There’s an embarrassingly low number of Old Pulteney reviews on Malt, with just the Old Pulteney 1989 on here. Yes, I’ve tasted the rest of the core range, just never written them up on the site, so I’m doing something about it with a review of something that represents very good value: the Old Pulteney 17 Year Old.
Sometimes we forget just how modern the single malt phenomenon really is. I mean, single malts have been available since forever. Way back in the 19th Century they were sometimes referred to as “single whiskies”. But Old Pulteney’s single malts weren’t widely available for ages except through the independent bottlers Gordon & MacPhail. Inver House Distillers Ltd took over Old Pulteney in 1997 and brought out a proper Old Pulteney proprietors bottling in the same year. That was just 20 years ago!

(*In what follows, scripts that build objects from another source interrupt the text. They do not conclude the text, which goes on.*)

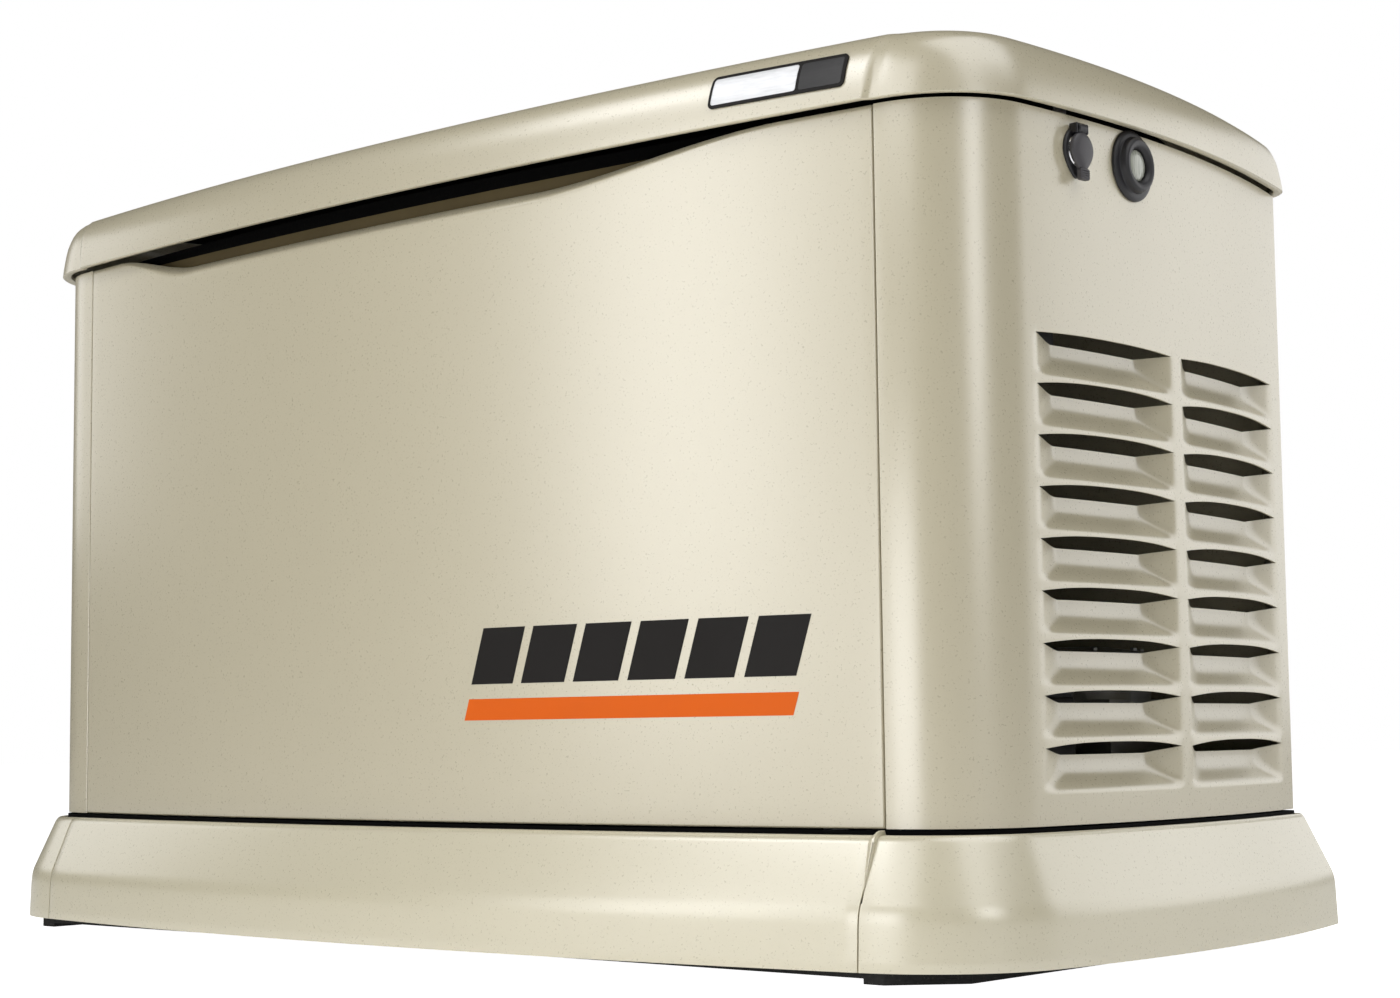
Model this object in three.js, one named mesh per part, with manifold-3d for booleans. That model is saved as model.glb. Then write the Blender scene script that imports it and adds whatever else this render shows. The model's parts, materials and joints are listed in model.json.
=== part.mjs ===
// Home standby generator: an air-cooled V-twin engine and alternator in a bowed steel enclosure on a
// composite pad. Millimetres, +Z up, +X towards the intake end (the viewer's right), +Y to the back.
// The origin is the middle of the footprint, on the ground.
import * as THREE from 'three';
import { mergeVertices } from 'three/addons/utils/BufferGeometryUtils.js';
import Module from 'manifold-3d';

const wasm = await Module();
wasm.setup();

// ---------------------------------------------------------------- driving dimensions
const GAP = 0.3; // between pieces that touch
const SHEET = 2.5; // panel steel
const FRONT_BOW = 3330; // radius of the bowed front faces, in plan
const SIDE_BOW = 1297; // radius of the bowed end faces, in plan

// Plan outlines: half width at the middle of the end, front and back at the middle, corner radii
const FASCIA_FOOT = { halfWidth: 609.5, front: 317, corner: 122, back: 317, rearCorner: 16 };
const FASCIA_KNEE = { halfWidth: 607.8, front: 315.3, corner: 120, back: 315.3, rearCorner: 15 };
const FASCIA_TOP = { halfWidth: 584.5, front: 291, corner: 98, back: 291, rearCorner: 8 };
const FASCIA_LIP = { halfWidth: 582.2, front: 281, corner: 92, back: 281, rearCorner: 6 };
const BODY = { halfWidth: 580.7, front: 276.5, corner: 90, back: 276.5, rearCorner: 10 };
const EAVE = { halfWidth: 592.6, front: 288.4, corner: 99, back: 282.4, rearCorner: 30 };
const EAVE_LIP = { halfWidth: 585, front: 281, corner: 93, back: 279.2, rearCorner: 12 };

const FASCIA_Z = { foot: 9, knee: 50.7, top: 104.8 };
const FASCIA_WALL = 4;
const PANEL_Z = { bottom: 109, top: 643.5 }; // body panels; their top edge follows the eave
const EAVE_RISE = 5.5; // the eave is this much higher at its ends than in the middle
const LID = { crown: 33, sheet: 3.2, backFall: 0.01, bandTop: 698, bandRise: 5 };
const SEAM = { right: 489.8, left: -479 }; // where the front panel meets the end panels
const FASCIA_SEAM = { right: 493, left: -482 };
const SEAM_GAP = 1.2;

const PAD = { halfWidth: 553, halfDepth: 270, height: 38, chamfer: 45 };
const PAN = { floor: 6, wall: 3, rim: 107.5 };

const LOUVRE = {
  pitch: 38.83, rows: 9, topSlit: 476.4, slot: 15, ramp: 36,
  columns: [[-151, 34.1], [50.6, 242.3]],
};
const LOCK = { y: -99.1, z: 620.8, coreRadius: 6, bodyRadius: 9.3, camLength: 30 };
const STATUS = { y: -20.8, z: 622.1, flange: 28.5, boss: 21, neck: 16, lens: 12.6 };
const HINGE = { y: 288, z: 650, offset: 380, pinRadius: 2.5, knuckle: 4.5, halfLength: 30 };

const CRANK = { y: 0, z: 230, radius: 20, running: 20.3, from: -325, to: 243 };
const STATOR = { from: -19.5, to: 238, outer: 135, inner: 92 };
const CYLINDER = { x: -100, deck: 98, barrel: 50, fin: 62, fins: 6, head: 190, cover: 236, top: 268 };
const BUTTON = { spacing: 34, radius: 9, proud: 3.5 };
const FUEL = { x: 395, z: 150 };
const BACK_EDGE = 540; // the back panel's two upright edges
const BACK_SEAM = 530; // where the end fascias meet the rear one
const SCOOP = { left: -425, right: 415, easeLeft: 130, easeRight: 260, depth: 17, height: 23, dip: 22 };
const CRANKCASE = { from: -186, to: -20 };

// ---------------------------------------------------------------- materials
function material(color, roughness, metalness) {
  return new THREE.MeshStandardMaterial({ color, roughness, metalness });
}
const PAINT = material(0xd8d2bd, 0.5, 0.1);
const BLACK = material(0x1c1c1d, 0.6, 0);
const DARK_GREY = material(0x48464a, 0.5, 0);
const PAD_GREY = material(0x2b2b2c, 0.9, 0);
const ZINC = material(0xb9bcc0, 0.35, 0.9);
const GALVANISED = material(0x9a9d9f, 0.5, 0.8);
const CAST = material(0xa3a5a6, 0.6, 0.7);
const RUBBER = material(0x151515, 0.9, 0);
const LENS = material(0x96988c, 0.3, 0);
const COPPER = material(0xa5633a, 0.4, 0.7);
const SCREEN = material(0x4d5a48, 0.2, 0);
const GREEN = material(0x3f8a4c, 0.5, 0);
const AMBER = material(0xd58a2a, 0.5, 0);
const RED = material(0xb23329, 0.5, 0);

// ---------------------------------------------------------------- solids, joins and cuts
function toSolid(geometry) {
  const bare = new THREE.BufferGeometry();
  bare.setAttribute('position', geometry.getAttribute('position').clone());
  if (geometry.index) bare.setIndex(geometry.index.clone());
  const merged = mergeVertices(bare, 1e-3);
  return new wasm.Manifold(new wasm.Mesh({
    numProp: 3,
    vertProperties: merged.getAttribute('position').array,
    triVerts: Uint32Array.from(merged.index.array),
  }));
}

function toGeometry(solid) {
  const mesh = solid.getMesh();
  const geometry = new THREE.BufferGeometry();
  geometry.setAttribute('position', new THREE.BufferAttribute(mesh.vertProperties, 3));
  geometry.setIndex(new THREE.BufferAttribute(mesh.triVerts, 1));
  return geometry;
}

function join(...geometries) {
  return toGeometry(geometries.map(toSolid).reduce((whole, next) => whole.add(next)));
}

function cut(geometry, ...tools) {
  return toGeometry(tools.map(toSolid).reduce((whole, tool) => whole.subtract(tool), toSolid(geometry)));
}

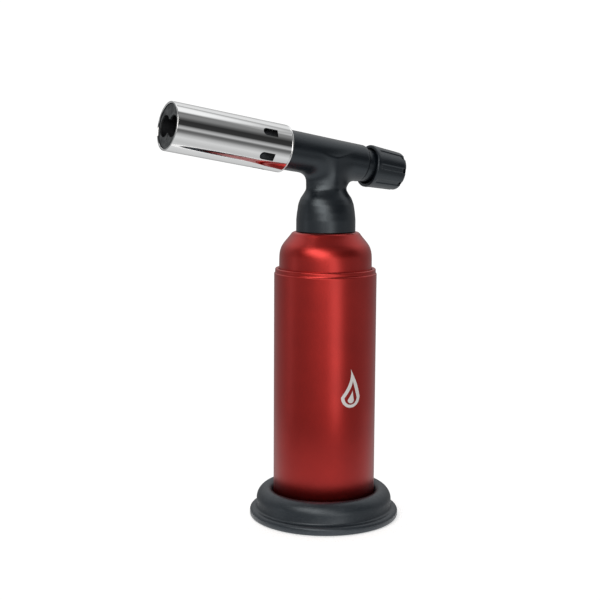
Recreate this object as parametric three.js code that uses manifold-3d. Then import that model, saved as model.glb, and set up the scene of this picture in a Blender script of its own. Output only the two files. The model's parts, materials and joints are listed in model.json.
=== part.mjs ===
// A refillable table-top gas torch. The fuel tank stands in a round rubber foot, inside a metal sleeve.
// The T-shaped head on the tank carries the burner tube in front, and behind it one knob that turns to
// open the gas and is pushed in to make the spark.
// Millimetres, +Z up. The burner points to -X and tilts upward. The origin is at the middle of the
// box's underside, on the surface that the foot stands on.

import * as THREE from "three";
import { mergeVertices } from "three/addons/utils/BufferGeometryUtils.js";
import Module from "manifold-3d";

const wasm = await Module();
wasm.setup();

// Driving dimensions
const SLEEVE_R = 25;
const SLEEVE_WALL = 1.2;
const SLEEVE_TOP = 123.5;
const TANK_R = 22.57;
const TANK_WALL = 1;
const TANK_TOP = 141.2;
const FOOT_R = 36.85;
const FOOT_HEIGHT = 14.6;
const FILL_HOLE_R = 19;
const BELL_R = 14.43;
const AXIS_Z = 176.8; // where the burner's axis crosses the tank's axis
const TILT = 9.87; // degrees that the burner points upward
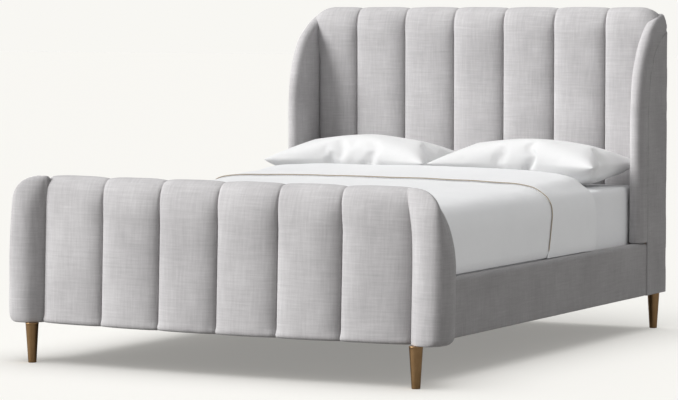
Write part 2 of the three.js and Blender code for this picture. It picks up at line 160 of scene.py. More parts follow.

For years now the various batches of the Old Pulteney 17 Year Old have been considered very good just about the world over. It’s been an award-winning whisky on numerous occasions. Though, in reality, that’s a bunch of people on a particular day though it was pretty good. But to be thought of as particularly good on those many occasions spanning a decade, then they must be doing something right up there in Wick (which is just about as far north on the mainland you can go).
The Old Pulteney 17 Year Old is bottled at 46% ABV, and costs around £65.
Old Pulteney 17 Year Old Review
Colour: old gold.
On the nose: lovely sweet vanilla, citrus and brine to start with. Mellow, inviting. Nutty: peanuts and cashews. Fades to green apples and stewed pears, very fresh, with a dollop of cream on top. Mead like. Grassy after a while, with green tea and light honey. Floral: a brush past old roses.
In the mouth: slightly oily. Again that intense vanilla from the American oak dominates the first impressions, with a gentle peppery heat from the wood. Then come very similar notes to the nose: apples, honey, green tea – maybe even traces of black Assam tea. Again some grassiness, apricots. Fruity, floral and malty.
Conclusions
Just a very nice whisky.
The value remains very good at £65, especially in the current climate. People go on mostly about peated whiskies or sherried whiskies (I’m guilty of the latter), but this is very definitely a different part of the flavour spectrum. Light. Sweet. Gentle. A little oily. Marvellous stuff. Get it on your shelf.
Absolutely a real value and a bit of an underdog!
I found it to be superior to the 21yr old and its better value to boot. A corker.
I’m just polishing off a bottle of the 17 and it’s always been a good one. The value was just right. It’s been replaced by a more expensive 15 which is not as good and costs more. I’m on record predicting Inverhouse would do this several years ago. I’ll buy very little Old Pulteney, if any, from now on and I’ll be telling everyone else to do the same. Well done Inverhouse, you greedy bastards. You fucked it up for Balblair as well. You can’t have good value whisky anymore. Heaven forbid! If people like it we have to put the price up. (“We can’t keep up demand” – Bollocks)
I would be intrigued to investigate the new ranges – to do that quality check, I suppose. OP used to be very reliable at most price points. It can’t have changed that much?